X-Files is shot in Vancouver, B.C., which Carter dubs “a Hollywood boomtown.” The show’s Canadian location is less the result of that country’s lower production costs than Vancouver’s fabled forests and a bit of serendipity. The X-Files pilot needed a forest location and, though the creative team made a mighty effort to produce it in the Los Angeles area, they couldn’t come up with a forest.

Vancouver proved to be the ticket for the pilot and, since then, tis wealth of locations has proven valuable, since the X-Files agents go someplace different each episode. Two location scouts work on alternate episodes scouting Vancouver, which, says Carter, can double for nearly anywhere in the U.S. Gastown Post & Transfer in Vancouver handles the film processing and telecine transfer. The show is offlined on an Avid Media Composer and onlined at Encore Video in Los Angeles.

With the exception of the writing and producing staff, the entire X-Files crew is Canadian. Over 300 Canadian actors were hired last year for roles on the show; and average of three American actors were used per episode. So far, all the directors have been American. Carter’s “secret weapons” on the show include cinematographer John S. Bartley CSC, whom Carter credits with making X-Files very visually interesting.

“He’s painterly in the way he gives us our mood, and our mood is what the show is about,” Carter asserts.

Co-executive producers/”secret weapons” Glen Morgan and James Wong write episodes as well as produce, as does Carter who, last season, wrote or co-wrote about one-third of the episodes. And this year, just before the show began airing again, Carter took the plunge and gave himself the job of directing and episode.

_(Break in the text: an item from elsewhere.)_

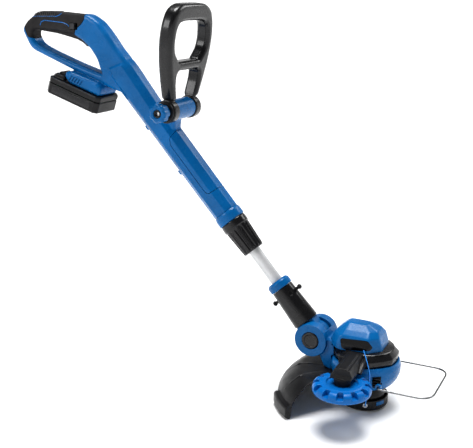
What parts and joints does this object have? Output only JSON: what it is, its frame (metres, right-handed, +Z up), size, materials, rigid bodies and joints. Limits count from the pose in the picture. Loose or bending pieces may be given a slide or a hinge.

The episode, “Duane Barry” (which Carter also wrote), is about a man who believes he has been abducted by aliens. Institutionalized, the man is sedated until he escapes and takes a group of people hostage. Agent Mulder is called in and . . . that’s all Carter will say. If last season’s X-Files is any indication, the episode is bound to cause more than a few viewers a nervous night. For Carter, his first directing experience was an invaluable way “to become a better producer and a better editor.”

In addition to taking criticism from executives and learning on the job, Carter and the X-Files creative team also pay attention to what X-Files fans are saying – this season, on the Internet.

“Every day working in this business, you get smarter,” Carter observes.

It’s a search for knowledge that’s echoed in the show’s mantra – “the truth is out there” – and its raison d’être of exploring the unknown.

END

Sidebar: “Capturing the X-Files”

Vancouver, B.C. – Cinematographer John S. Bartley CSC uses an Arriflex 35mm camera package to shoot The X-Files. According to Bartley, the show uses three camera bodies: the Arri 535 (“A” camera) with forward and reverse capabilities at constant and variable speed from 4 fps to 50 fps, speed ramping and color video assist. The “B” camera is an Arri BLIV with off-speed capability from 6 fps to 32 fps and B&W video assist. Similarly, the “C”/Steadicam camera is an Arri BLIII with off-speed capability from six fps to 32 fps and B&W video assist.

Bartley uses a range of lenses, including 18mm, 25mm, 28mm, 35mm, 40mm, 50mm, 65mm, 85mm, 100mm, 135mm, 200mm and 20mm-100mm (5-1) zoom lens. Heads include the Arrihead with built-in tilt plate, Steadicam, Clairemont Power Pod with Swiss Jib camera crane, O’Conner Fluid Head and Ronford 7 Underslung-type head. -D.K.